Me recogió en el semáforo de la calle Cleveland cuando volvía caminando a casa en la oscuridad, pero aunque me dedicaba esa enternecedora sonrisa y su mirada resplandecía, advertí al momento que no estaba pensando en el sexo. Eso me hizo sentir un poco mejor acerca de nuestra relación; quería decir que para él yo era más que un apetecible cuerpo femenino.
—No tengo mucho tiempo —dijo mientras conducía—, pero hoy me he dado cuenta de que no me he esforzado nada por cuidar de ti, Harriet. ¡Qué cosa más extraña!
—¿Cuidar de mí?
—Sí, cuidar de ti. O tal vez debería preguntarte cómo te cuidas tú.
Cayó el penique. Se encendió la bombilla.
—¡Ah! —dije—. ¡Eso! Pues ni se me ha pasado por la cabeza. Mi carrera como amante acaba de empezar, ¿sabes? Pero, por el momento, creo que estoy a salvo. Mañana me tiene que venir la regla, y en eso soy como un reloj.
Percibí un suspiro de alivio, pero en cuanto se sintió más tranquilo al respecto guardó silencio hasta que llegamos a mi piso. Una vez dentro, alzó a Marceline y la acarició. Después, apoyó su pequeño maletín negro sobre la mesa. Hasta ese momento, no me había percatado de que lo llevaba; así es como me tiene.
Extrajo un estetoscopio y un esfigmomanómetro y me auscultó el corazón y los pulmones. Me tomó la presión, me examinó las piernas en busca de varices, deslizó hacia abajo el párpado inferior de ambos ojos e inspeccionó cuidadosamente las puntas de los dedos y el color de los lóbulos de las orejas.

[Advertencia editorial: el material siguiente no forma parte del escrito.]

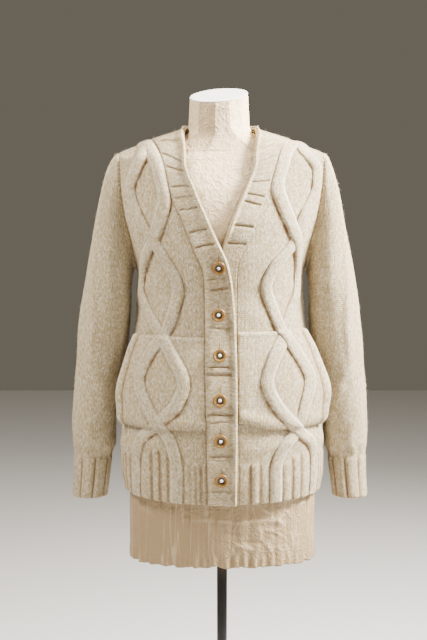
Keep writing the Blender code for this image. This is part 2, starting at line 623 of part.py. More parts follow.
def build_stand():
    base = [(0, 0), (BASE_RADIUS, 0), (BASE_RADIUS, BASE_THICK * 0.6), (BASE_RADIUS - 0.006, BASE_THICK),
            (0, BASE_THICK)]
    turned("base", base, 48, BLACK, 0.4).location.x = STAND_X
    low, high = BASE_THICK + 0.0004, FORM_BOTTOM_Z - 0.0004
    pole = [(0, low), (POLE_RADIUS, low), (POLE_RADIUS, high), (0, high)]
    turned("pole", pole, 20, BLACK, 0.3).location.x = STAND_X


def main():
    for obj in list(bpy.data.objects):
        bpy.data.objects.remove(obj, do_unlink=True)
    back = build_back()
    for name, sign, cable, seam, pocket, inner_edge in (
            ("right", -1, CABLE_RIGHT, SEAM_RIGHT, POCKET_RIGHT, INNER_RIGHT),
            ("left", 1, CABLE_LEFT, SEAM_LEFT, POCKET_LEFT, INNER_LEFT)):
        front = build_front("front_" + name, sign, cable, seam, pocket)
        build_pocket("pocket_" + name, sign, cable, seam, pocket)
        build_sleeve("sleeve_" + name, sign, front, back)
        middle = back[0].shape[1] // 2
        start = middle + sign * (NECK_SPANS - 1)
        rail, facing = (np.concatenate([f[:, 0], b[-1, start::-sign][:NECK_SPANS]])
                        for f, b in zip(front, back))
        build_band("band_" + name, sign, rail, facing, inner_edge, sign < 0)
    for number, (x, z) in enumerate(zip(BUTTONS["x"], BUTTONS["z"]), 1):
        build_button(number, x, z)
    build_form()
    build_stand()


main()
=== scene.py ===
"""Boyfriend cardigan in cream wool with traditional cables, on a paper-covered dress form.

The knitted pieces are thin walls on the solids' own surfaces, with cables, ribs, seams
and soft folds in their shape and the stitches in their material. Metres, Z up, the front
faces -Y and the wearer's right is -X.
"""

import json
import math
from functools import lru_cache, reduce

import bpy
import numpy as np
from bpy.props import FloatProperty, FloatVectorProperty, IntProperty, PointerProperty
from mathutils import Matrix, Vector, noise

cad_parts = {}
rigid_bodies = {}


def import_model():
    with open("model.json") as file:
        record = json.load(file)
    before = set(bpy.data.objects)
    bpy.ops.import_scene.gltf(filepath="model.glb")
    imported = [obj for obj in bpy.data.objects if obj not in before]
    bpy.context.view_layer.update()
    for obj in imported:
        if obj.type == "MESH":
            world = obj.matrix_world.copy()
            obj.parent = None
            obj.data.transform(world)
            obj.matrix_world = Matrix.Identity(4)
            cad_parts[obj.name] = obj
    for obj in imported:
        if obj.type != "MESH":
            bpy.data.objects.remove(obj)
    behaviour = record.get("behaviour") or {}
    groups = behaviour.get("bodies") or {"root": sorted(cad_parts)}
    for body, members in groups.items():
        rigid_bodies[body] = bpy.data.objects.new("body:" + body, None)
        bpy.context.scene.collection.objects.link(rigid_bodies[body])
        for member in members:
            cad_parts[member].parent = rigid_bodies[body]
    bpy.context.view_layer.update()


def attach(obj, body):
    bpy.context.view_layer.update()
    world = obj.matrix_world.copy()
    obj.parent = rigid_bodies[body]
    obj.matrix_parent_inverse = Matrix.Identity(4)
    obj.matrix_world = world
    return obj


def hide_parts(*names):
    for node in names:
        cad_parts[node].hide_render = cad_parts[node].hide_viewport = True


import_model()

bl_info = {
    "name": "Cable cardigan on a dress form",
    "version": (1, 0, 0),
    "blender": (4, 5, 0),
    "location": "View3D > Sidebar > Cardigan",
    "description": "Builds a cream cable cardigan, its buttons and its paper dress form",
    "category": "Add Mesh",
}

# ---- sizes shared with the solids, metres ---------------------------------------------
WALL = 0.004
ROPE_WIDTH = 0.024
SEAM_GAP = 0.0004
ARM_GAP = 0.0003
FORM_GAP = 0.0050
FORM_DROP = 0.006
FORM_SHOULDER = 0.178
STAND_X = 0.0040
HEM_Z = 0.6275
RIB_TOP_Z = 0.700
ARMPIT_Z = 1.046
CHART_Z = 1.200         # above this height the chart runs over the shoulder
SHOULDER_RUN = 0.125    # and this is how long it is there
SQUARENESS = 2.25
RIDGE_IN = 0.130
RIDGE_OUT = 0.190
POCKET_WALL = 0.0035
POCKET_SIDE = 0.045
POCKET_GAP = 0.0013
BAND_THICK = 0.0055
BAND_GAP = 0.0003
UNDER_THICK = 0.0040
LAP_TOP_Z = 1.085
NECK_INNER = (0.0625, 0.0680)
NECK_OUTER = (0.1300, 0.0960)
NECK_TILT = math.radians(14)
NECK_ROLL = math.radians(4.5)
NECK_TOP_Z = 1.372
FORM_BOTTOM_Z = 0.498
PIXEL = 0.0019          # metres for each pixel of a 427 x 640 picture, at the front band
SIDES = {"right": -1, "left": 1}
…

Después sacó el recetario del maletín y garabateó algo en él, arrancó la primera hoja y me la entregó.
—Éste es el mejor anticonceptivo oral de última generación, mi querida Harriet —dijo mientras lo volvía a guardar todo en el maletín—. Empieza a tomarlo apenas finalice tu próximo período.
—¿La Píldora? —exclamé.
—Así es como lo llaman. No creo que tengas ningún problema. Estás en óptimas condiciones de salud. Pero si llegaras a sentir algún dolor en las piernas, falta de oxígeno, mareos, náuseas, dolores de cabeza o hinchazón en los tobillos, interrumpe la toma de inmediato y házmelo saber ese mismo día —ordenó.
Miré los incomprensibles garabatos de la receta y después a él.
—¿Cómo es que un ortopeda conoce la Píldora? —pregunté con una sonrisa socarrona.
Se echó a reír.
—Todos los médicos, desde los psiquiatras hasta los gerontólogos la conocen, Harriet. Como la mayoría de los especialistas nos enfrentamos a alguna de las consecuencias de los embarazos no deseados, nos sentimos aliviados frente a esta pequeña maravilla. —Me tomó de la barbilla y me miró seriamente—. No quiero causarte más problemas de los necesarios, mi tesoro. Y si lo único que puedo hacer es recetarte el método anticonceptivo más efectivo que existe hasta el momento, al menos habré hecho algo.
Me besó, me dijo que nos veríamos el sábado próximo a mediodía y se marchó.
¡Qué suerte tengo! Hay mujeres solteras que recorren toda Sydney en busca de un médico reconocido que les prescriba La Píldora. Está ahí para ayudarnos, pero sólo si estamos casadas. Sin embargo, mi hombre quiere cuidarme como corresponde. En algunos aspectos, sí lo quiero.